┏━━

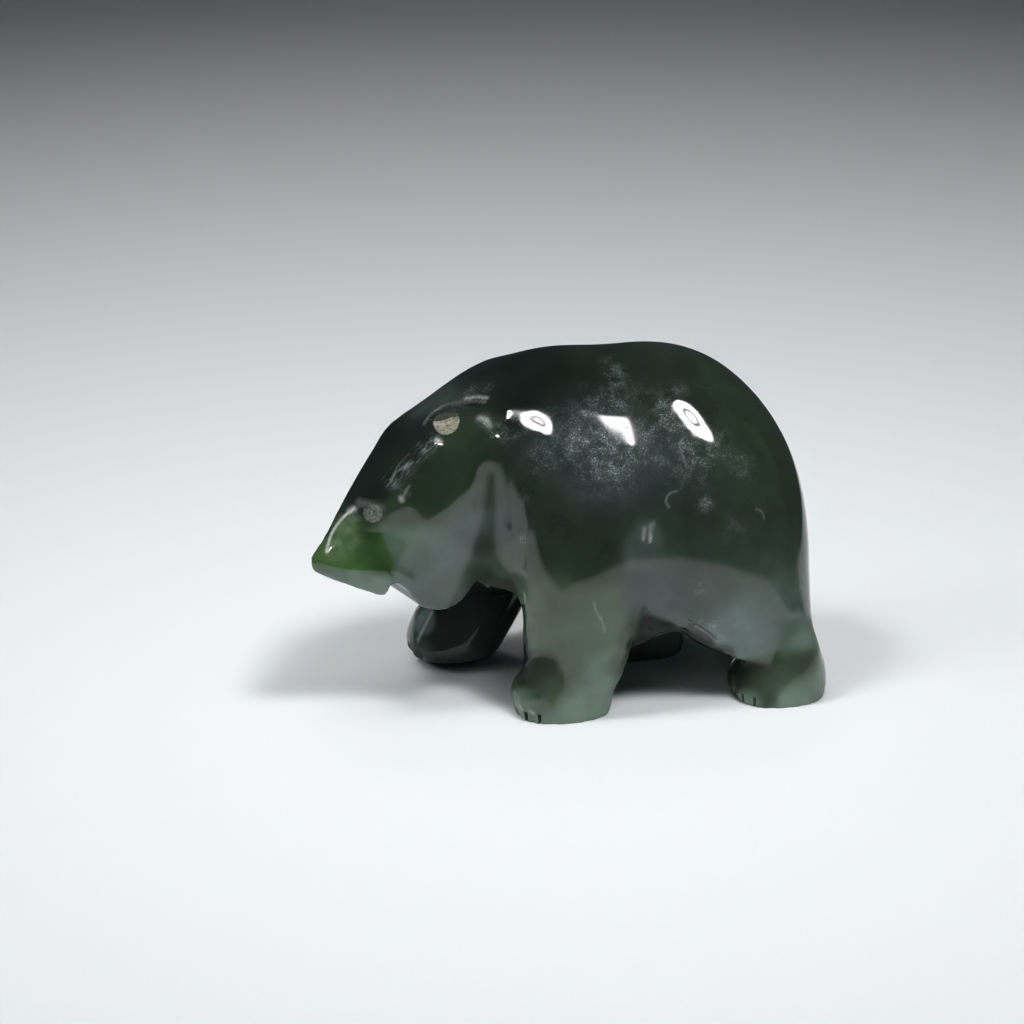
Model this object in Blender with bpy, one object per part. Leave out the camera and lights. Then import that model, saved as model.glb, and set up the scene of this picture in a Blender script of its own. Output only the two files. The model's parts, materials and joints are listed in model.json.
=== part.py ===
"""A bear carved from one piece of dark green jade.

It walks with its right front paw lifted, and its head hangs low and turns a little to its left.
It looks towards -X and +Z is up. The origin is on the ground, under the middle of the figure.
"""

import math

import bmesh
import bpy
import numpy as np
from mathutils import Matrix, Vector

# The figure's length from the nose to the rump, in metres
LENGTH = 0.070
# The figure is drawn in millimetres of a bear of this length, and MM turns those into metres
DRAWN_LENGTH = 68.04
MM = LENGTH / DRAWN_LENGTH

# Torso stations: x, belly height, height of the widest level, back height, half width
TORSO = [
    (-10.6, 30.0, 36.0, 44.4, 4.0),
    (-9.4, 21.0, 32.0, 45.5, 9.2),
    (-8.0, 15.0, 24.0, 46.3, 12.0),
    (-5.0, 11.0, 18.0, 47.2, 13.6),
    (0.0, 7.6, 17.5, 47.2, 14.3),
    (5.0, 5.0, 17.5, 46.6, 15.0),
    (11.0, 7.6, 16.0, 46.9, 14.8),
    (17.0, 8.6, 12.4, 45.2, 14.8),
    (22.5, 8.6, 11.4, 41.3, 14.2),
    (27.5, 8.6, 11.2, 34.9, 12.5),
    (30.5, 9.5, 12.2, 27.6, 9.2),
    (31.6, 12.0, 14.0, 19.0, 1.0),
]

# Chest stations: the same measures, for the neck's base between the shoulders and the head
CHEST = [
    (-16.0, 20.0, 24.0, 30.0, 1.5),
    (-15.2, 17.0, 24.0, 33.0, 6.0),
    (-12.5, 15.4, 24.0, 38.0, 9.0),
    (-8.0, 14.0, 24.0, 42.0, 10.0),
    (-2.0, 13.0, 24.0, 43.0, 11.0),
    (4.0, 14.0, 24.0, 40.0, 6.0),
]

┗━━
┏━━

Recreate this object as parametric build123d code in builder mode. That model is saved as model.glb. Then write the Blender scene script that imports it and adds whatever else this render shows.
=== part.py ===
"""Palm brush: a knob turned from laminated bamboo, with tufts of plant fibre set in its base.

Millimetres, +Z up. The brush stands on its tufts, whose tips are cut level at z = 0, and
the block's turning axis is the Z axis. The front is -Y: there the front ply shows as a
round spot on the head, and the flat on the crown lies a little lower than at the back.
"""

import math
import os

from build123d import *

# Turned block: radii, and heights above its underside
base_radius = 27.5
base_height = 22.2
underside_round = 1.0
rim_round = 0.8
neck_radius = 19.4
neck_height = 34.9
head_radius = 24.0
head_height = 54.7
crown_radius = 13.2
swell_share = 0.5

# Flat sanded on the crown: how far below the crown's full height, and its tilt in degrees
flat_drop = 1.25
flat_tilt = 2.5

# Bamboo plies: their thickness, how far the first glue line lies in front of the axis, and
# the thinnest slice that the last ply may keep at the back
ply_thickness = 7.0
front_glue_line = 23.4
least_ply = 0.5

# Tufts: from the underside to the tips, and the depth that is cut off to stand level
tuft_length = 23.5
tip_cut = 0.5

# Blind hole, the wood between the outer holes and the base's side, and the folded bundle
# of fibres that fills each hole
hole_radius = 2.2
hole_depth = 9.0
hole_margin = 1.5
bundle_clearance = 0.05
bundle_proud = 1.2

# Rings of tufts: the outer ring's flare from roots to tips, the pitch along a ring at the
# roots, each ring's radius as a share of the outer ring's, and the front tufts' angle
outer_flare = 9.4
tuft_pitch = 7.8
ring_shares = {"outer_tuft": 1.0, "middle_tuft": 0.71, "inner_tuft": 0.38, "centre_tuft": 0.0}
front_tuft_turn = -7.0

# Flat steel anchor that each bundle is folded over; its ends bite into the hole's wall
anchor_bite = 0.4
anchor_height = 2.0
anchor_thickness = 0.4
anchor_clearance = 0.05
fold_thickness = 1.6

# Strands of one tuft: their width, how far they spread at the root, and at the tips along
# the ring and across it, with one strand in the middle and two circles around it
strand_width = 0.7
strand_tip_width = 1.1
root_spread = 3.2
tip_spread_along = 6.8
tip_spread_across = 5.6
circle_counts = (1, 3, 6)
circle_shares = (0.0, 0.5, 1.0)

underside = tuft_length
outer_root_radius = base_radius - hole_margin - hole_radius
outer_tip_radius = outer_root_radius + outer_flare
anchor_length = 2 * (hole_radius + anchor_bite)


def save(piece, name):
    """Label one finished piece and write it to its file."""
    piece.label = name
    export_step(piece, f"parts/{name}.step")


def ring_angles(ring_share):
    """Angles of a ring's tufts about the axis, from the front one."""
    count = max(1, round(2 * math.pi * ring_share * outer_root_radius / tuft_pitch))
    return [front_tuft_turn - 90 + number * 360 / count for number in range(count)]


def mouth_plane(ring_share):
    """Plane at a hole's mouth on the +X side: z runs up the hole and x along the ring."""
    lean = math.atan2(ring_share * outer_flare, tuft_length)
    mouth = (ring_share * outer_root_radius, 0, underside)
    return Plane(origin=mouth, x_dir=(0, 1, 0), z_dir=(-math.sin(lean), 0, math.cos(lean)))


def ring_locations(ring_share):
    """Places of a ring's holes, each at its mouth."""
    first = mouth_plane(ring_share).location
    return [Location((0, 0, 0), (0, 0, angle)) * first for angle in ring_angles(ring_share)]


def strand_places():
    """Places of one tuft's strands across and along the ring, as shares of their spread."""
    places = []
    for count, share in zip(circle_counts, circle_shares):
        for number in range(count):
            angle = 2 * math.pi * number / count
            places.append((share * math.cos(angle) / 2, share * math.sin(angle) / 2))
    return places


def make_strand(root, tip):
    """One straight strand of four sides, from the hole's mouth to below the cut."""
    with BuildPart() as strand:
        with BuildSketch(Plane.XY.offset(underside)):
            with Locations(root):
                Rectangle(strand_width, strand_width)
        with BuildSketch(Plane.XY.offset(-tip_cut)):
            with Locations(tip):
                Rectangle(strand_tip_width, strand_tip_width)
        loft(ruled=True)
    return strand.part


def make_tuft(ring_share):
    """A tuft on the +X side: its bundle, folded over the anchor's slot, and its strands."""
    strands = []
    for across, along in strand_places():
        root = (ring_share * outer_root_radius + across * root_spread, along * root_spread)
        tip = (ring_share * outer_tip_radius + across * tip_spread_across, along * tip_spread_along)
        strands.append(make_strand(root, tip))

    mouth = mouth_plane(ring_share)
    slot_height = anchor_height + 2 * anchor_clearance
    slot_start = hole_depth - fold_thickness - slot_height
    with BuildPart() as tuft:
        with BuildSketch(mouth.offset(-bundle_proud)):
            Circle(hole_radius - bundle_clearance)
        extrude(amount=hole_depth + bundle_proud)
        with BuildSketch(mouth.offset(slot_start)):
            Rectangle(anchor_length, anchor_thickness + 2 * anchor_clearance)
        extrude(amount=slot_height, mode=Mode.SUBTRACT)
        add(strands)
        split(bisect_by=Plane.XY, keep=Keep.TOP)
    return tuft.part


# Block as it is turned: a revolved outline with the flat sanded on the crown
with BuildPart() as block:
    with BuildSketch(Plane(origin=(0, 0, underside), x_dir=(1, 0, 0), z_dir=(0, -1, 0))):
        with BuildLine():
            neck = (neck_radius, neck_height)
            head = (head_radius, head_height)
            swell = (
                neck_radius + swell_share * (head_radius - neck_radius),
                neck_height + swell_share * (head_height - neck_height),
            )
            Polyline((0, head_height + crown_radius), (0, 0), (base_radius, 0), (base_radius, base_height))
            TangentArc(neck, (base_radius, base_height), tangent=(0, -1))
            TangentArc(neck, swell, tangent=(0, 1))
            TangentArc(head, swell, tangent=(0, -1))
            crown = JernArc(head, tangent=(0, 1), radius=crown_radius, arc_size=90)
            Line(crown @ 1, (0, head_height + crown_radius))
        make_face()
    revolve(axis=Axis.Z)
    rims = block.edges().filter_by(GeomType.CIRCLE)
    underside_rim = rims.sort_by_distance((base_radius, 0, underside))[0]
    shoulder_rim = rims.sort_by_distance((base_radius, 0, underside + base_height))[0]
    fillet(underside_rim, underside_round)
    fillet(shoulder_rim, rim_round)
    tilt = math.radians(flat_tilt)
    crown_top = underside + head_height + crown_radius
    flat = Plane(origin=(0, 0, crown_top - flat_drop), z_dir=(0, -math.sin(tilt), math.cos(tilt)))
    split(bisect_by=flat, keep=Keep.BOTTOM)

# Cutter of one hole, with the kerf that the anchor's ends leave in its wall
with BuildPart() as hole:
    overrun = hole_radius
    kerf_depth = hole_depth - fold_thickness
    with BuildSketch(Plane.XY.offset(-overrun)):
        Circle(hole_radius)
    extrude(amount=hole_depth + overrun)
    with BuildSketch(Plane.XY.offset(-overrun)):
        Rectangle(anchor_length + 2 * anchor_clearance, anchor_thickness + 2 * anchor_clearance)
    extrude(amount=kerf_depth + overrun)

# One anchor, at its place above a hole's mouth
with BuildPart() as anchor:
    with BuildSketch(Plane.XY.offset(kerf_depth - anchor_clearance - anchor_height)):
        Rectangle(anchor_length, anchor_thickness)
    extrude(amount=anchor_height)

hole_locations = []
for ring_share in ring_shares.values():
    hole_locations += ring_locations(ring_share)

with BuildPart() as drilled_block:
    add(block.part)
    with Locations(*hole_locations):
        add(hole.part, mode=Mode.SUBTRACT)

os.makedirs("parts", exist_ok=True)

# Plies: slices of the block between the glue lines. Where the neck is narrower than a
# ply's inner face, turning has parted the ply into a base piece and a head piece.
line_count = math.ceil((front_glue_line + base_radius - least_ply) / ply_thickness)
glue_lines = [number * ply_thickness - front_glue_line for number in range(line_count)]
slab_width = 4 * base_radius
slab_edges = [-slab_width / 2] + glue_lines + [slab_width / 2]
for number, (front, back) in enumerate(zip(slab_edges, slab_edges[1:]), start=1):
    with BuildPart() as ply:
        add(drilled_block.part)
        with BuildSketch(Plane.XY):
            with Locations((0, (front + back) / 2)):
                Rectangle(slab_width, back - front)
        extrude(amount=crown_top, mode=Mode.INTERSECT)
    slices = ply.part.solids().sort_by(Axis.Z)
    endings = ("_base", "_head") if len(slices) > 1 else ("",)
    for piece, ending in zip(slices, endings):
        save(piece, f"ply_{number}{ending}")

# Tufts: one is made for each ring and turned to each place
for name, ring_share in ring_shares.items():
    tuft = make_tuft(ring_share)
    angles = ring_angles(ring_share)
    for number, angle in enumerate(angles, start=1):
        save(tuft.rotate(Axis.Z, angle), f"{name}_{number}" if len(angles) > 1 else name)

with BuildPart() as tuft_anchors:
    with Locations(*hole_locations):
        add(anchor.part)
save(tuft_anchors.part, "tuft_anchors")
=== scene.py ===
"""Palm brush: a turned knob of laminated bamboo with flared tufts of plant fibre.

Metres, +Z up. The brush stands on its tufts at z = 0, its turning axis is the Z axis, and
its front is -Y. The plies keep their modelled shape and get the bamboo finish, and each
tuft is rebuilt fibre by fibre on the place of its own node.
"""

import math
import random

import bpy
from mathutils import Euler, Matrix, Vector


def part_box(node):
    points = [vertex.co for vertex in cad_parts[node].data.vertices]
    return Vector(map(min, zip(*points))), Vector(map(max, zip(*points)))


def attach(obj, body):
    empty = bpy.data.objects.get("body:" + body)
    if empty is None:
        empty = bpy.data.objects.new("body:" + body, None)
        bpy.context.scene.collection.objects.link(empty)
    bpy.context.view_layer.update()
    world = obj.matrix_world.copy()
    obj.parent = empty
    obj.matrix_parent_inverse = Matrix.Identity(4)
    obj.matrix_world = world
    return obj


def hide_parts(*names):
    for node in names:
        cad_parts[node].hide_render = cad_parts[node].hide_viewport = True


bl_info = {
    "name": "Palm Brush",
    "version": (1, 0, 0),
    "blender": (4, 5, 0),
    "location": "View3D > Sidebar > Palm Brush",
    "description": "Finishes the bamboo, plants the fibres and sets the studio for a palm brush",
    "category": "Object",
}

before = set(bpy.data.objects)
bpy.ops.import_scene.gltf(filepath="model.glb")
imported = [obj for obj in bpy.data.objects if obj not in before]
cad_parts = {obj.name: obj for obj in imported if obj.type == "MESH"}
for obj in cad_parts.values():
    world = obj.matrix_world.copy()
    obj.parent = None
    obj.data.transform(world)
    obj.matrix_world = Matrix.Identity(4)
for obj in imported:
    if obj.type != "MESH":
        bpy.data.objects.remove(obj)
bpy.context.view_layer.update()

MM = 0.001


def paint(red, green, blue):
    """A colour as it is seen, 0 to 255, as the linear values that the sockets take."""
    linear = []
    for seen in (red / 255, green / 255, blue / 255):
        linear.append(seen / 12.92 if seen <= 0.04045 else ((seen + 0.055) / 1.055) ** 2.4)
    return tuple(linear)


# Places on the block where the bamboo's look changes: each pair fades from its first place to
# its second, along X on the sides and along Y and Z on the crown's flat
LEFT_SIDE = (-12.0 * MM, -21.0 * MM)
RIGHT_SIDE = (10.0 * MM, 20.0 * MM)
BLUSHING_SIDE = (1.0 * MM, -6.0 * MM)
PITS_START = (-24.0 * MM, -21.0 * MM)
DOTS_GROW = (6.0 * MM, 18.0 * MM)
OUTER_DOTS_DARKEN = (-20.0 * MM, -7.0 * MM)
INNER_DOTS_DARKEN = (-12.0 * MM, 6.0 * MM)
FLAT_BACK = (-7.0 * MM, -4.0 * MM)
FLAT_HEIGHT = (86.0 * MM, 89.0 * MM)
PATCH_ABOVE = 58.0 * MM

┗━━
┏━━

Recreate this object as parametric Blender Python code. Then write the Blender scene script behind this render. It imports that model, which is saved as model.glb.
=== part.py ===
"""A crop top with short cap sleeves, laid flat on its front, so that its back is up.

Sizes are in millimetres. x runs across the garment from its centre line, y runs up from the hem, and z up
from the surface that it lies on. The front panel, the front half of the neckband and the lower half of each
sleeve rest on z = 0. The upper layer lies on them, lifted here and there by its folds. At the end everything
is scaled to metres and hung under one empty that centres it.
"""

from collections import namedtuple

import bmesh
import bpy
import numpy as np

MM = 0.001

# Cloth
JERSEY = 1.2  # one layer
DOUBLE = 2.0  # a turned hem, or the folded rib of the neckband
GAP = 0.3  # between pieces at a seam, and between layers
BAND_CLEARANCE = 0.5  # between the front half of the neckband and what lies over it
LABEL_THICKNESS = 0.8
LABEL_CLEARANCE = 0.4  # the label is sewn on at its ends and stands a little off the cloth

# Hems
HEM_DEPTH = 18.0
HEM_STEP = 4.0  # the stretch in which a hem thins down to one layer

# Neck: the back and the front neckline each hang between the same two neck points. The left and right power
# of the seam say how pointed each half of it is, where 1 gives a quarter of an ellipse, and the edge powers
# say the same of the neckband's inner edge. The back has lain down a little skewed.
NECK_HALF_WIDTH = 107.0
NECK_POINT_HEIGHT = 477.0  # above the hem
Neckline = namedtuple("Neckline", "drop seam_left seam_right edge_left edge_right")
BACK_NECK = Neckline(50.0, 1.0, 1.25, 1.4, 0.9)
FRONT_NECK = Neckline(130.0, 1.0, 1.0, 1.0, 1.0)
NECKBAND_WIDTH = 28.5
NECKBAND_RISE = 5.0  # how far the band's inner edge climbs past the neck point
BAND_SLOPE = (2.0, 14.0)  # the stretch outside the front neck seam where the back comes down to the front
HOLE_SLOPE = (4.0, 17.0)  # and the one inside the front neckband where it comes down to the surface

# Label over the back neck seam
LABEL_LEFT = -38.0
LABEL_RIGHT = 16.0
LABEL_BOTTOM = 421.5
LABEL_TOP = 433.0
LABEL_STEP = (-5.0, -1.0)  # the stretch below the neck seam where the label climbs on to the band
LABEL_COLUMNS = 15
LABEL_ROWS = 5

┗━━

- [Aim] Copy exactly the lines from the line with "# Tufts: one" up to and including the line with "points = [vertex.co", and no other lines.

- [The reply]
# Tufts: one is made for each ring and turned to each place
for name, ring_share in ring_shares.items():
    tuft = make_tuft(ring_share)
    angles = ring_angles(ring_share)
    for number, angle in enumerate(angles, start=1):
        save(tuft.rotate(Axis.Z, angle), f"{name}_{number}" if len(angles) > 1 else name)

with BuildPart() as tuft_anchors:
    with Locations(*hole_locations):
        add(anchor.part)
save(tuft_anchors.part, "tuft_anchors")
=== scene.py ===
"""Palm brush: a turned knob of laminated bamboo with flared tufts of plant fibre.

Metres, +Z up. The brush stands on its tufts at z = 0, its turning axis is the Z axis, and
its front is -Y. The plies keep their modelled shape and get the bamboo finish, and each
tuft is rebuilt fibre by fibre on the place of its own node.
"""

import math
import random

import bpy
from mathutils import Euler, Matrix, Vector


def part_box(node):
    points = [vertex.co for vertex in cad_parts[node].data.vertices]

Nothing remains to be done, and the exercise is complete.